The Pisgah Center for Wildlife Education will not be rebuilding the education building ravaged by floods in August that was used to house a variety of outdoor programs for the public, from fly-tying workshops to kids’ nature programs.
Instead, the N.C. Wildlife Resources Commission will use the footprint to expand operation of the Bobby N. Setzer State Fish Hatchery located on the same site to increase trout production.
Rather than provide on-site public programs, Pisgah Center staff will instead implement a new educational model to conduct programs at various locations across Western North Carolina.
“We will continue to offer the public educational opportunities in a variety of ways,” said Travis Casper, chief of the Wildlife Commission’s Education Division. “We’ve had success with hands-on programming in local schools, partner facilities and on the water along the many streams and rivers throughout the region.

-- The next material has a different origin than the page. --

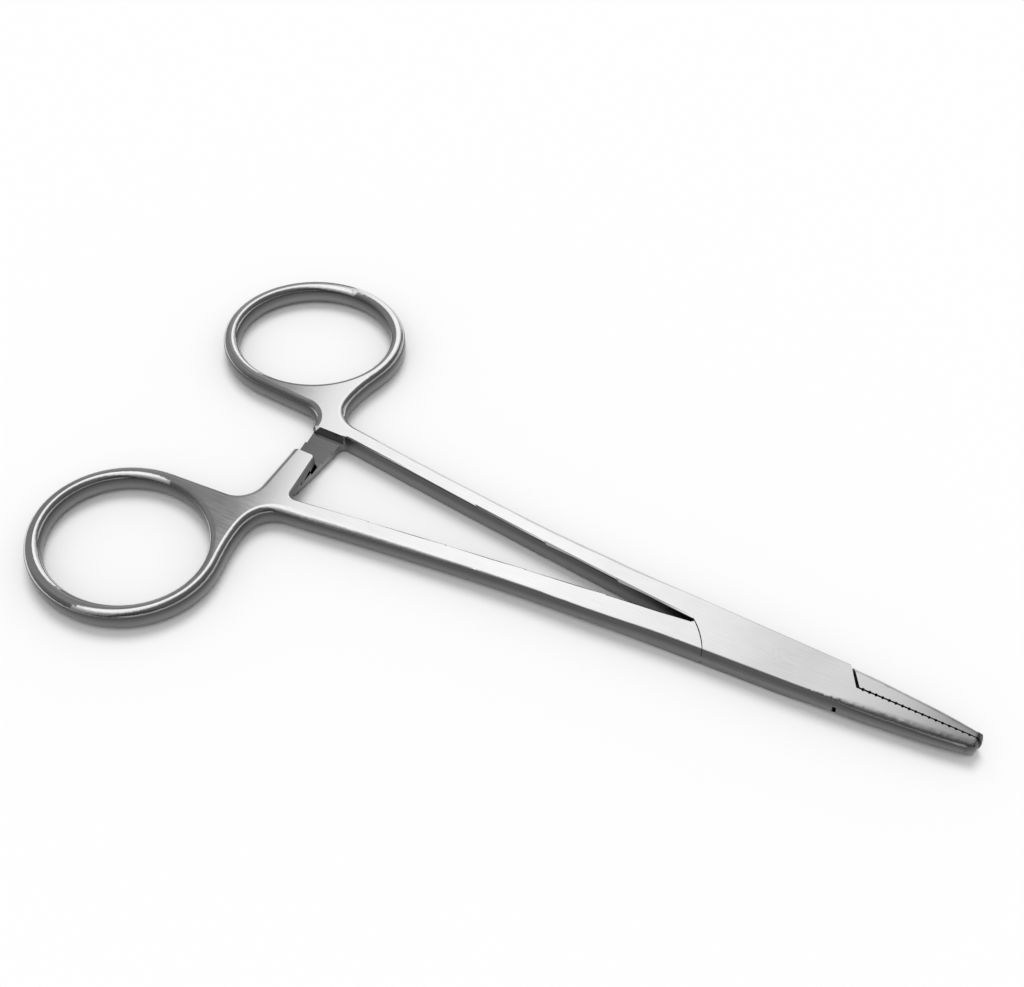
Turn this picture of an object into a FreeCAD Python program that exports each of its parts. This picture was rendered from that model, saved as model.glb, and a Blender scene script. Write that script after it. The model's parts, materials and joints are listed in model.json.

Our staff are excited about the opportunity to get creative and serve more members of the public.”
This flexibility will enable wildlife educators to offer programs at the agency’s hatcheries, public fishing access areas and other partner facilities throughout WNC. Being more mobile will increase outreach efforts.
The hatchery, which is adjacent to the damaged education building, was already scheduled for renovations starting in late 2022. The renovations will now include an educational component. The Wildlife Commission is working with the Setzer Hatchery design team and U.S. Forest Service personnel to explore increasing the footprint of the hatchery to gain efficiencies in operation and maximize fish production. Educational opportunities related to trout propagation, management and fishing skills will be considered.
In addition to public classes, the Center staff also offer various other programs for private groups, educators and community leaders. Groups can schedule the date, time and program topic of their choice, such as fly fishing.